All these demands were, and are, facilitated by information technology, which has made information ever easier to locate and to share. It is almost impossible to overstate the dramatic impact of this now-familiar phenomenon. For a personal example, get on the website of any of the commercial companies now operating imaging satellites. Anyone can buy a reasonably detailed picture, good enough to show a car in the driveway, taken from 400 miles above. The new plethora of eyes in the sky are beginning to reveal a great deal of information previously unavailable to the public. Despite the claims of movie-makers, these satellites cannot show individuals, but they can show the shadows of individuals clearly enough to make it possible to count the size of groups. And they can definitely reveal a wealth of data good enough to enable observers to distinguish between tanks and trucks, see the path of destruction in the wake of a tornado, determine how far floodwaters or fires have extended, or detect likely sites of mass graves. Such sources of information are making it ever easier for anyone able to pay to weigh in with informed commentary on public debates on everything from arms control to the status of the environment to humanitarian emergencies.

The new data collection technologies represent only one of the revolutionary information technologies that matter for decision making. They are sources of data, raw facts that lack meaning without context. The data have to be turned into useful information—facts placed within a context. This is where the extraordinarily fast evolution of computers comes into play. Geographic information systems, for example, can now insert data from satellite imagery into databases. Analysts with a US environmental group, the Natural Resources Defense Council (NRDC) spent three years using satellite imagery and a wealth of other data to determine how many nuclear warheads the United States actually needs to cover likely military targets. That exercise publicly duplicated much of what the US Strategic Commands had done secretly for decades in its operational planning—putting the NRDC, and anyone else using the data, in a position to challenge military assessments.

But what really gives the information revolution the potential to be more than a set of mere technical advances is the ease and power of communication. This has been an escalating evolution, from telegraph to telephone to television to fax machines to, most recently, the Internet. Even very poor countries have at least some degree of Internet access now, and entrepreneurs are coming up with new ways to connect people all the time. In India, for example, trucks with transmitters drive from one village to the next, allowing villagers in the remotest places a few hours of connectivity at a time. In Bangladesh and other countries, local entrepreneurs, backed by micro-credit agencies, are providing cell phone services in both urban and rural areas. Although the digital divide between rich and poor remains real, and troubling, those who lack the latest gadgets will are nonetheless gaining a degree of connectivity unimaginable to anyone just a few decades ago.

The Information Debate Today

Despite the continued escalation of information-technology capabilities, the pro-transparency trends of the 1990s have hit some serious speed bumps since the turn of the millennium. These have come about in large part because of the dramatic change in policy emanating from the United States. Under the administration of US President George W. Bush, the United States has veered sharply toward the secrecy end of the transparency-secrecy continuum, a change that preceded but was intensified by the terrorist attacks of September, 11, 2001. Fear that people will use information “the wrong way” has led to a sharp crack-down on what had been increasingly open flows of information. Through both its power of example and increasingly its insistence on negotiating secrecy agreements with other nations involved in the campaign against terror, the United States is spreading the new dogma of opacity broadly around the world.

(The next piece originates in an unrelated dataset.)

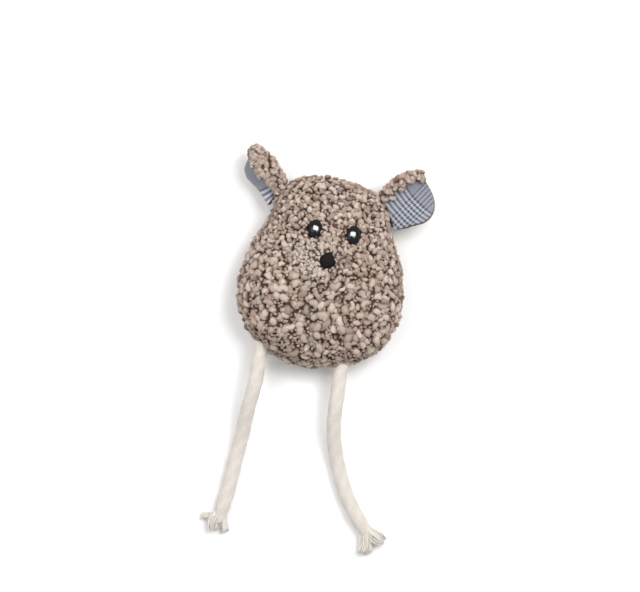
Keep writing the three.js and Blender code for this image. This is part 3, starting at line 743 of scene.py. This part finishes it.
def growPile(name, places, sizeAt, heightAt, body, seed, kind="top", shades=(0, 1), flank=0,
             shortAt=lambda place: 0, paleAt=lambda place: 0, dimAt=lambda place: 0):
    s = growth
    rng = random.Random(seed)
    kinds = curlKinds(curls[kind], rng)
    bm = bmesh.new()
    addValues(bm, "around", "along", "tip", "crown", "shade", "short", "pale")
    for place, up in places:
        size = sizeAt(place) * rng.uniform(*s["size"])
        height = heightAt(place) * rng.uniform(*s["height"])
        copy = rng.choice(kinds).copy()
        lean = math.radians(rng.uniform(*s["lean"])) * rng.choice((-1, 1))
        tilt = Euler((lean, math.radians(rng.uniform(*s["aside"])), 0))
        turn = Matrix.Rotation(rng.uniform(0, 2 * math.pi), 4, "Z")
        copy.transform(turn @ tilt.to_matrix().to_4x4() @ Matrix.Scale(size, 4))
        coordinates = np.zeros(len(copy.vertices) * 3)
        normals = np.zeros(len(copy.vertices) * 3)
        copy.vertices.foreach_get("co", coordinates)
        copy.vertices.foreach_get("normal", normals)
        heights = coordinates[2::3]
        heights += height - heights.max()
        # tip is how high a corner stands and crown how far it faces up, both for the paint's painted shade; flank
        # is the least of each, which lightens that painted shade
        values = {
            "tip": between(flank, 1, np.clip(heights / height, 0, 1)),
            "crown": between(flank, 1, normals[2::3]),
            "shade": np.full(len(heights), rng.uniform(*shades) * (1 - dimAt(place))),
            "short": np.full(len(heights), shortAt(place)),
            "pale": np.full(len(heights), paleAt(place)),
        }
        for key, value in values.items():
            copy.attributes.new(key, "FLOAT", "POINT").data.foreach_set("value", value)
        np.maximum(heights, -s["root"], out=heights)
        copy.vertices.foreach_set("co", coordinates)
        copy.transform(standing(place, up))
        bm.from_mesh(copy)
        bpy.data.meshes.remove(copy)
    for vert in bm.verts:
        vert.co.z = max(vert.co.z, plush["lowest"])
    for mesh in kinds:
        bpy.data.meshes.remove(mesh)
    piece = finishPiece(name, bm, pile, body)
    print(name, len(places), "curls", sum(len(p.vertices) - 2 for p in piece.data.polygons), "triangles")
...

The most important debate of the moment deals with how transparency and access to government-held information relates to national security. The Bush administration has enacted a sweeping series of policies aimed at clamping down on the free flow of information. Most, though not all, have been rationalized in terms of protecting national security.

Shortly after the attacks, US Attorney General John Ashcroft put forward new standards for agencies that were being sued under the Freedom of Information Act. Previous policy had said that any agency denying a Freedom of Information Act claim would have to justify that denial by showing that demonstrable harm would result from the release of the requested information. If it could not show such harm, the US Justice Department would not represent it in court. Under the Ashcroft policy, agencies merely need to find a sound legal basis for denial, whether or not there is any reason to believe harm would result from disclosure. The policy change in fact had nothing to do with the terrorist attacks on the World Trade Center. It had been in process before, and merely represents a reversion to the policies of earlier Republican administration.

Since September 11, US Pentagon officials have repeatedly warned employees and contractors against contacts with the press and against sharing “sensitive but unclassified information.” A wide array of federal agencies, from the Health and Human Services to the Environmental Protection Agency, has been granted new authority to classify information, and many government agencies have removed previously accessible information from their web sites. The Homeland Security Act, passed in 2002, includes a number of provisions blocking citizen access to information. Most notably, the legislation exempts from public disclosure information that private firms submit to the US Department of Homeland Security about potential terrorist targets. The measure is meant to encourage firms to share information that might be useful in defending against terrorism but which, if disclosed, would likely lead to litigation or damage to the company’s reputation. There are few safeguards to protect against misuse of the legislation by companies more interested in protecting themselves against charges of serious wrong-doing than in protecting the country from terrorists.